Certes, la voiture propre n’existera jamais, mais un tel résultat serait miraculeux au regard des minuscules objectifs que l’on se promettra à nouveau dès ce lundi à la COP 30 de Bélem au Brésil, minuscules objectifs que nous ne parviendrons évidemment pas à atteindre.
Les mêmes que BYD, X-Peng ou MG
Est-ce une utopie ?
Je sais que l’Europe ne dicte plus les standards de l’automobile, que ses coûts de production -énergie, ingénierie, main-d’œuvre - ne sont plus compétitifs et que l’on ne concurrencera pas les SUV chinois avec des berlines légères et moins richement équipées, motorisées (ou « batterisées »), vendues au même prix. D’autant que l’argument de la sobriété ne pèse plus très lourd avec une voiture électrique.

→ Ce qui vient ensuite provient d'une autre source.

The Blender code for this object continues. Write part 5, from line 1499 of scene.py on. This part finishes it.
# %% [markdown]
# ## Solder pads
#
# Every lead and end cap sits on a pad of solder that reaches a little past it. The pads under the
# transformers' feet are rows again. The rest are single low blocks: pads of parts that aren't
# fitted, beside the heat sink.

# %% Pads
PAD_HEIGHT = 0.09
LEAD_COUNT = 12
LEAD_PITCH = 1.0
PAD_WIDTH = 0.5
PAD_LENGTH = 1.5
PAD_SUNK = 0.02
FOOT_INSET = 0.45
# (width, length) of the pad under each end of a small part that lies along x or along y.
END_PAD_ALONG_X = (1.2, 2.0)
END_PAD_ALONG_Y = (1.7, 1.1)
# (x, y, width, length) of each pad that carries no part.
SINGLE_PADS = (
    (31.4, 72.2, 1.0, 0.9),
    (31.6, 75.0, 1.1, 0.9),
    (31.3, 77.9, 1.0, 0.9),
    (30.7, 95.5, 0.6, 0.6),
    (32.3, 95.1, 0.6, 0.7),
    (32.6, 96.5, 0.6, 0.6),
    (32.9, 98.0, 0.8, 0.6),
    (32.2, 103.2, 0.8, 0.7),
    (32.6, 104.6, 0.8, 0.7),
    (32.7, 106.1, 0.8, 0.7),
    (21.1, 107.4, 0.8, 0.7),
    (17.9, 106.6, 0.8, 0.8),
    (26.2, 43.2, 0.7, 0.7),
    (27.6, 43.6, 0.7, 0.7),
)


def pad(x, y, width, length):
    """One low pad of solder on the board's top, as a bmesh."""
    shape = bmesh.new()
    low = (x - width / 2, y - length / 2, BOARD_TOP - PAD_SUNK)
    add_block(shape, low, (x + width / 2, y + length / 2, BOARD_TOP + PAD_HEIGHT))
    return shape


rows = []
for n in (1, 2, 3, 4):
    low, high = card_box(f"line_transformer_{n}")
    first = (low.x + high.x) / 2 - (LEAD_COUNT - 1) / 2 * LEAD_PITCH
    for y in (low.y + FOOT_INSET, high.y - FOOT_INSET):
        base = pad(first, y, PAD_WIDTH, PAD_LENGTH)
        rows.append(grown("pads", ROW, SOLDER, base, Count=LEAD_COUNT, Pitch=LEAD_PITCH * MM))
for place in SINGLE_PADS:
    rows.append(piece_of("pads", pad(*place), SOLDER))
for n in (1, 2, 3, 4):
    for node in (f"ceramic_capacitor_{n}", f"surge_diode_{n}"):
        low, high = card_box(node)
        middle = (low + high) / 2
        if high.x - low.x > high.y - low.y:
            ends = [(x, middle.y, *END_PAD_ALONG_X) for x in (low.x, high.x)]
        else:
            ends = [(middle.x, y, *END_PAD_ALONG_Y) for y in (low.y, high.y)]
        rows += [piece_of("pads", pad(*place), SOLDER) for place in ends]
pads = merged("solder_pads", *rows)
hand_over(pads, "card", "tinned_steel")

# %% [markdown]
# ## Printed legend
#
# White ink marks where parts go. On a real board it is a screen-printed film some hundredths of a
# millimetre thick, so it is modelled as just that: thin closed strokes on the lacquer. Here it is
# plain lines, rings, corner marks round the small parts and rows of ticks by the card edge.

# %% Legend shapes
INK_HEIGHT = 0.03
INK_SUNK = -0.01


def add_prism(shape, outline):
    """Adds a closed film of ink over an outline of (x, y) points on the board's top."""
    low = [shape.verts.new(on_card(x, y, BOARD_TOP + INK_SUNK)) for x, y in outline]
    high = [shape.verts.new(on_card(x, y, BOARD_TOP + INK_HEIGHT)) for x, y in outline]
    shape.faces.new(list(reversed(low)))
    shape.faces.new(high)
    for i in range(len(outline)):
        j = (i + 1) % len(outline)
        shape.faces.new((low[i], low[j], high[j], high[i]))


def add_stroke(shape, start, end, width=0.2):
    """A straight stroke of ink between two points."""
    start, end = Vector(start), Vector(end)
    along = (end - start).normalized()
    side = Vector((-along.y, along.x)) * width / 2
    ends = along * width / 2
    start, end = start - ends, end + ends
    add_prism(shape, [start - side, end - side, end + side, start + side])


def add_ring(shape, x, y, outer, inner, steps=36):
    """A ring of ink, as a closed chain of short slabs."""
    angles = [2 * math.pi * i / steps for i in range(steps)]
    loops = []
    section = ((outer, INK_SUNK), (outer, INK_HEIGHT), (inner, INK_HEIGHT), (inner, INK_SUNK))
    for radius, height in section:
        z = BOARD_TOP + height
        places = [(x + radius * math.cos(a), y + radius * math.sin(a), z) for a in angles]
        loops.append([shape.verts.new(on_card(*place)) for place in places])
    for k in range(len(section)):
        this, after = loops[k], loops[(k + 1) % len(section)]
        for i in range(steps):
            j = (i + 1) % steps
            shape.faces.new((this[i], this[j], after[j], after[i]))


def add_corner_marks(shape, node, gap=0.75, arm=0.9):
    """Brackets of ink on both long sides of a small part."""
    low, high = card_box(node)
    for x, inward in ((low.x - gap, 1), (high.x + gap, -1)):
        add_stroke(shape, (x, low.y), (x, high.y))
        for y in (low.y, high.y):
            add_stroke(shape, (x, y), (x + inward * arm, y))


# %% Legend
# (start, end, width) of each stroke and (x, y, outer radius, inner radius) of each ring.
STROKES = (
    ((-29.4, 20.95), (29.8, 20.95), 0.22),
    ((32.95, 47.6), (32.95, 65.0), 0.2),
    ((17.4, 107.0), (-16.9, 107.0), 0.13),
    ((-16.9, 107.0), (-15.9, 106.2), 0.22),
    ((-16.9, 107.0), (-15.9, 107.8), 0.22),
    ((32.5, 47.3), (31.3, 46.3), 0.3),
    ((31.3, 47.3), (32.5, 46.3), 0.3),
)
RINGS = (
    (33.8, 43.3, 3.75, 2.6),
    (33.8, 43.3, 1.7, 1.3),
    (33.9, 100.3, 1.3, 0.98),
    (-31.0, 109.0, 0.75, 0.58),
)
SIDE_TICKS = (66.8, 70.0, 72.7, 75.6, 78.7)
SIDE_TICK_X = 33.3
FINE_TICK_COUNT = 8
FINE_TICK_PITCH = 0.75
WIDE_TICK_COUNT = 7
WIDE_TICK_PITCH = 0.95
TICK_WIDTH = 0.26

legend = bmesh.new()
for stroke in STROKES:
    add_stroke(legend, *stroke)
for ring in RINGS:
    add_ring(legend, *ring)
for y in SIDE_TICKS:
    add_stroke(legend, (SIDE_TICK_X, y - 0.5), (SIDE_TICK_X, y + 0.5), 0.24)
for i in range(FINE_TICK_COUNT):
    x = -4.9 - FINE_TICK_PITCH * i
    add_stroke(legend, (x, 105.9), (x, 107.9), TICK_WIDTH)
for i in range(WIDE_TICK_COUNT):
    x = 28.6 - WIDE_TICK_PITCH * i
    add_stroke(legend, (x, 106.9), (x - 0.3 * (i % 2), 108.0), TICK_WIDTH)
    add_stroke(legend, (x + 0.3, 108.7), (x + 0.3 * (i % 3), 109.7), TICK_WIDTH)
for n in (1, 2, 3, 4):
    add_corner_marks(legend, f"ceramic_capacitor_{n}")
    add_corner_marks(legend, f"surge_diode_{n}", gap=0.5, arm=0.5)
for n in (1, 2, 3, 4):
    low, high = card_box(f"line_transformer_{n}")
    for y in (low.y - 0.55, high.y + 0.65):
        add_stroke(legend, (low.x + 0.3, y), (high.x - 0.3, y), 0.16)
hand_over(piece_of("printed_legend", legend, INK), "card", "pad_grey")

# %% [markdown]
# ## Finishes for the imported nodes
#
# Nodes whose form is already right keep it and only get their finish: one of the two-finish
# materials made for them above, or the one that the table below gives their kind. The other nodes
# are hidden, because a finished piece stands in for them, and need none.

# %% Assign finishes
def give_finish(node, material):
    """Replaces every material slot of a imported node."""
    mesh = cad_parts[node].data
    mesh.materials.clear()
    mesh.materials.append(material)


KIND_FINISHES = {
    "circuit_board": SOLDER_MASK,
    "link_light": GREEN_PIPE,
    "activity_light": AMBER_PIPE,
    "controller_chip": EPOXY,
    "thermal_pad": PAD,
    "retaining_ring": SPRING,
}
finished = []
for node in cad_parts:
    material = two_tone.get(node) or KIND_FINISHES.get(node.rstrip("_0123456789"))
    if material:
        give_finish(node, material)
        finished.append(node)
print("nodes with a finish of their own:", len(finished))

Mais mon petit doigt me dit qu’on ne résistera pas d’avantage avec ce que l’on produit aujourd’hui – grosso modo, les mêmes que BYD, MG ou X-Peng - pour bien plus cher qu’à Pukou ou à Zhengzhou et que l’on pourrait au moins essayer d’innover.
Peut-être avec du style et des idées, une gamme de voitures chics et frugales, moins chères à l’usage (pneus, freins, énergie…) pourrait trouver sa clientèle. C’est en partie le débat qui est engagé aujourd’hui à Bruxelles autour de la future E-Car et il faut espérer qu’il débouchera sur autre chose qu’une maxi-voiturette.